Zooming out, this deal is part of a broader evolution in CPG. The industry is shifting toward products that people actually use, not just products that test well on paper. The gummy category is a perfect example of that evolution. It hasn’t always been clean. Early products leaned heavily into taste but often fell short on formulation quality or meaningful dosing, which created skepticism.
But the category is maturing. The next generation of brands is focused on balance. Delivering strong experience while also investing in better formulations, more thoughtful ingredients, and cleaner labels. The gummy itself isn’t the value. It’s the delivery system. And like any delivery system, what matters most is what’s inside it.

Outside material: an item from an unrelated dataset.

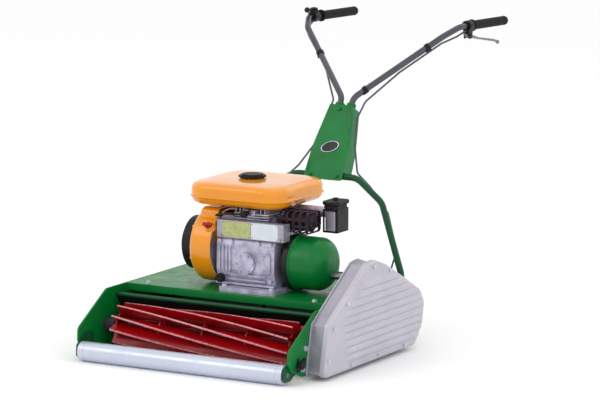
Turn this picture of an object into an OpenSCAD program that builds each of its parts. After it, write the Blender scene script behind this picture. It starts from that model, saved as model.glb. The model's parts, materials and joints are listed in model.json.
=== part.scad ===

One misconception that still lingers is that gummies are inherently less effective than capsules or powders. That’s not necessarily true. Effectiveness comes down to formulation, dosing, and bioavailability, not just format. Yes, there are constraints, limited space, stability challenges, taste masking, but those are solvable. And in many cases, a slightly less “perfect” formula that someone takes consistently will outperform a perfect one that sits on a shelf and is taken sporadically.
At the end of the day, this deal isn’t just a win for Grüns. It’s a signal that the industry is moving toward products people actually use, toward formats that feel natural, not forced, and toward brands that understand behavior is the battleground. We’re still early in this shift, but it’s clearly underway.
I’m genuinely happy for the Grüns team. They executed their playbook well and deserve the outcome. I believe it will only help the entire category move forward, and I’m excited for what’s next.